In the 1950s and on into the 60s and later when these works really started gaining in popularity, the world was introduced to the writings of C. S. Lewis (the Narnia Chronicles) and even more particularly those of J. R. R. Tolkien (The Hobbit and The Lord of the Rings) which almost instantly changed the face of fantasy literature forever. Because of Tolkien in particular, sword & sorcery took a bit of a plunge popularity wise as high fantasy stepped in to achieve notable mainstream success. One of the side effects of that was that long fantasy came to be predominant. Not only long novels, but series of long novels. The Wheel of Time series, for example, is estimated to clock in at over 11,000 pages in mass market paperback format. 11,000! The Sword of Truth series and the Malazan Book of the Fallen series are only marginally shorter, and George R. R. Martin's Song of Fire and Ice series is going to be a real backbreaker too.

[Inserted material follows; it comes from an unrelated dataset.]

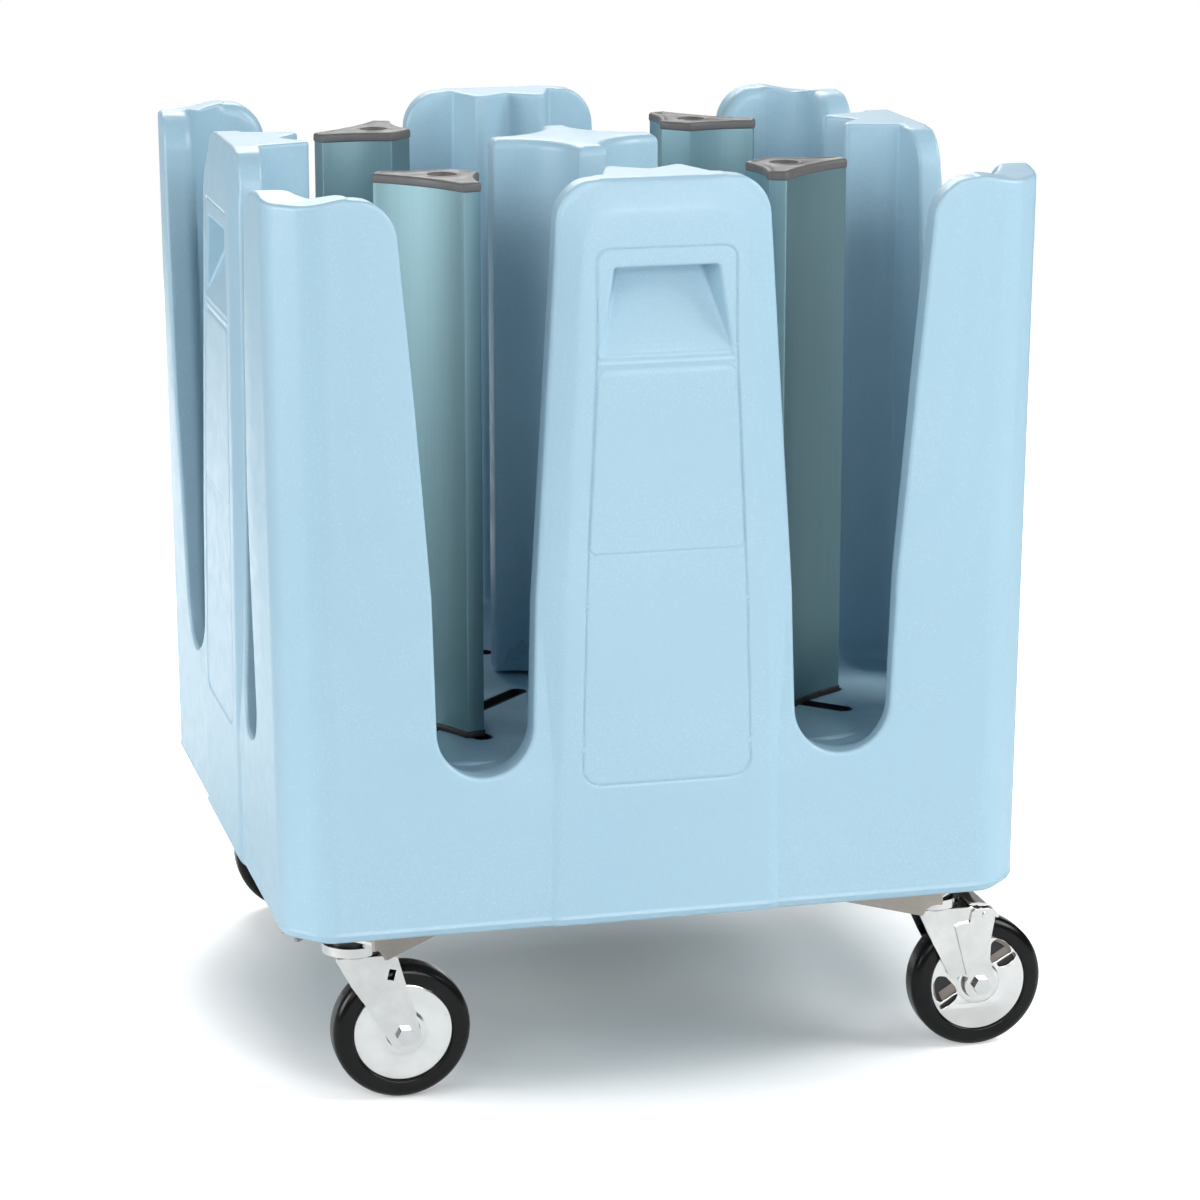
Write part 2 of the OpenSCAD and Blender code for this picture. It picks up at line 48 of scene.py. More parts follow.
# ---------------------------------------------------------------- dimensions, mm
SWIVEL, TRAIL, WHEEL_R, TYRE_W = 275.0, 44.0, 63.5, 32.0
OX = -(SWIVEL + TRAIL + WHEEL_R - 350.0) / 2.0      # body's middle in the row frame
BASE_Z, FLOOR_Z, MID_Z, COR_Z = 170.0, 316.0, 841.0, 834.0
HALF_TOP, HALF_BOT = 350.0, 344.2
HUB = 160.0
QUADS = {"front_left": (-1, -1), "front_right": (1, -1), "rear_left": (-1, 1), "rear_right": (1, 1)}


# ---------------------------------------------------------------- outlines
def fillet(pts, radii, n=8):
    """Rounds each corner of a closed outline with its own radius."""
    pts = [np.array(p, float) for p in pts]
    if not hasattr(radii, "__len__"):
        radii = [radii] * len(pts)
    out = []
    for i, p in enumerate(pts):
        a, b, r = pts[i - 1], pts[(i + 1) % len(pts)], radii[i]
        da, db = a - p, b - p
        la, lb = np.linalg.norm(da), np.linalg.norm(db)
        da, db = da / la, db / lb
        cosang = np.clip(np.dot(da, db), -1, 1)
        ang = math.acos(cosang)
        if r <= 0 or abs(ang - math.pi) < 1e-3:
            out.append(p)
            continue
        t = min(r / math.tan(ang / 2), 0.49 * la, 0.49 * lb)
        r = t * math.tan(ang / 2)
        bis = (da + db) / np.linalg.norm(da + db)
        c = p + bis * (r / math.sin(ang / 2))
        p0, p1 = p + da * t, p + db * t
        a0 = math.atan2(*(p0 - c)[::-1])
        a1 = math.atan2(*(p1 - c)[::-1])
        d = (a1 - a0 + math.pi) % (2 * math.pi) - math.pi
        for k in range(n + 1):
            th = a0 + d * k / n
            out.append(c + r * np.array([math.cos(th), math.sin(th)]))
    return np.array(out)


def inset(poly, d):
    """Moves a closed counter-clockwise outline inwards by d."""
    p = np.asarray(poly, float)
    e0 = p - np.roll(p, 1, 0)
    e1 = np.roll(p, -1, 0) - p
    e0 /= np.maximum(np.linalg.norm(e0, axis=1, keepdims=True), 1e-9)
    e1 /= np.maximum(np.linalg.norm(e1, axis=1, keepdims=True), 1e-9)
    n0 = np.stack([-e0[:, 1], e0[:, 0]], 1)
    n1 = np.stack([-e1[:, 1], e1[:, 0]], 1)
    m = n0 + n1
    k = 1.0 / np.maximum((m * n0).sum(1), 0.35)
    return p + m * (k * d)[:, None]


def area2(p):
    x, y = p[:, 0], p[:, 1]
    return float(np.sum(x * np.roll(y, -1) - np.roll(x, -1) * y))


def ccw(p):
    p = np.asarray(p, float)
    return p if area2(p) > 0 else p[::-1].copy()


def bow(a, b, s, n):
    """Points on the circle through a and b with a bulge of s to the left of a->b."""
    a, b = np.array(a, float), np.array(b, float)
    d = b - a
    l = np.linalg.norm(d)
    r = ((l / 2) ** 2 + s * s) / (2 * abs(s))
    nrm = np.array([-d[1], d[0]]) / l
    c = (a + b) / 2 + nrm * (s - r if s > 0 else s + r)
    a0 = math.atan2(*(a - c)[::-1])
    a1 = math.atan2(*(b - c)[::-1])
    da = (a1 - a0 + math.pi) % (2 * math.pi) - math.pi
    return [c + r * np.array([math.cos(a0 + da * k / n), math.sin(a0 + da * k / n)]) for k in range(n + 1)]


def arc(cx, cy, r, a0, a1, n):
    t = np.radians(np.linspace(a0, a1, n + 1))
    return [np.array([cx + r * math.cos(q), cy + r * math.sin(q)]) for q in t]


# ---------------------------------------------------------------- distance fields
def poly_sdf(px, py, poly):
    """Signed distance to a closed outline, negative inside."""
    px, py = np.broadcast_arrays(np.asarray(px, np.float64), np.asarray(py, np.float64))
    d = np.full(px.shape, 1e12)
    ins = np.zeros(px.shape, bool)
    q = np.asarray(poly, float)
    for (ax, ay), (bx, by) in zip(q, np.roll(q, -1, 0)):
        ex, ey = bx - ax, by - ay
        l2 = ex * ex + ey * ey
        if l2 < 1e-12:
            continue
        wx, wy = px - ax, py - ay
        t = np.clip((wx * ex + wy * ey) / l2, 0, 1)
        np.minimum(d, (wx - ex * t) ** 2 + (wy - ey * t) ** 2, out=d)
        if ay != by:
            hit = ((ay <= py) & (by > py)) | ((by <= py) & (ay > py))
            ins ^= hit & (px < ex * (py - ay) / ey + ax)
    return np.where(ins, -1.0, 1.0) * np.sqrt(d)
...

But this is all an extension of "Tolkienian" fantasy; one of the interesting things about fantasy in the last few decades is that it has "multifurcated" into a number of subgenres that stick to significantly different turf, for the most part. We've got resurgent sword & sorcery and high fantasy, still. We've got contemporary fantasy, some of which is little more than melodramatic romance novels with supernatural elements, but others of which are genuine fantasy set in a contemporary setting, like Harry Potter or Harry Dresden. We've got New Weird stuff like that written by China Mieville or Alan Campbell. We've got military fantasy, like Glen Cook's Black Company series. And we've got fantasy that's more difficult to classify that just does it's own thing; Scott Lynch's heist/caper fantasy, or Joe Abercrombie's cynical revenge fantasies and anti-fantasties being another.
I've sampled quite a bit of all of these modes, but my own personal history is a tortuous affair of what I like and don't like. I was predisposed to like fantasy; as a small child I already loved fantastic things: dinosaurs, dragons, monsters, fairytales and the like. I discovered fantasy as an older kid with the high fantasy works of Lloyd Alexander, C. S. Lewis and J. R. R. Tolkien, and for many years, high fantasy and fantasy overall were nearly synonymous to me. This lasted through my teenage years, most of my twenties, and on into my thirties, although I was aware of other modes of fantasy, especially sword & sorcery, I preferred high fantasy.
As my thirties started getting a little long in the tooth, that started changing. Part of this is that the demands on my time make the prospect of reading phone-book sized novels that are only one part (of ten or more) in a series seem much more daunting than it would have when I was younger. But part of it, honestly, is that I've just become bored with Tolkienian fantasy. I've also come to realize that nobody besides Tolkien really does it well enough. Since being too similar to Tolkien invites comparisons that aren't likely to be flattering, I've decided to distance myself from Tolkienian fantasy in the last few years, and have looked at sword & sorcery influences, dark fantasy and horror influences, and just plain old blending of tropes and conventions from other genres altogether into my fantasy.
In this, I believe I'm part of a greater cultural zeitgeist of expanding and pushing on the rather calcified and falsely rigid barriers of what is considered fantasy and what isn't. Which makes my timing fortuitous, because I've got a lot of source material to borrow as I'm looking for ways to expand my own gaming enterprises in new directions.